II. Regulatory Provisions

   [.1, .2] Section 308.19(a) of the FDIC Rules and Regulations provides that "[r]espondent shall file an answer as designated in the notice . . ."
   The directive of this rule could not be more clear. An Answer to the charges in the Notice must be filed by Respondents. Furthermore, consistent with this provision, the Notice specifically put Respondents on notice of the obligation to file an Answer. The Notice states: "[r]espondents are hereby directed, to file an answer to this NOTICE OF INTENTION TO PROHIBIT FROM FURTHER PARTICIPATION within 20 days from the date of service upon each Respondent." Notice at 13.
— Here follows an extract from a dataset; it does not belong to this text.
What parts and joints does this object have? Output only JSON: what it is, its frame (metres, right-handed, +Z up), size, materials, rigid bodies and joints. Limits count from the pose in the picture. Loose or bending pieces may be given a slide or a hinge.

    Section 308.19(c) states:

    Default. - (1) Effect of failure to answer. Failure of a respondent to file an answer required by this section within the time provided constitutes a waiver of his or her right to appear and contest the allegations in the notice.


   Decisions of the FDIC Board of Directors ("Board") have applied this default and waiver provision in similar removal and prohibition actions when a party fails to file an Answer. In the Matter of Paul J. Pluchacek, FDIC-86-6e, 2 P-H FDIC Enf. Dec. ¶5154 (1990). See also FDIC-86-35e, 2 P-H FDIC Enf. Dec. ¶5067 (1986) (default decision in which bank director was deemed to have consented to removal for improperly approving a loan in excess of the lending limit); FDIC-85-343e, 2 P-H FDIC Enf. Dec. ¶5085 (1987) (default decision concerning bank president removed for engaging in certain unsafe and unsound activities). Similarly, in this proceeding, Respondents' failure to file Answers waives their right to contest the allegations in the Notice and renders this an uncontested proceeding under section 308.19(c).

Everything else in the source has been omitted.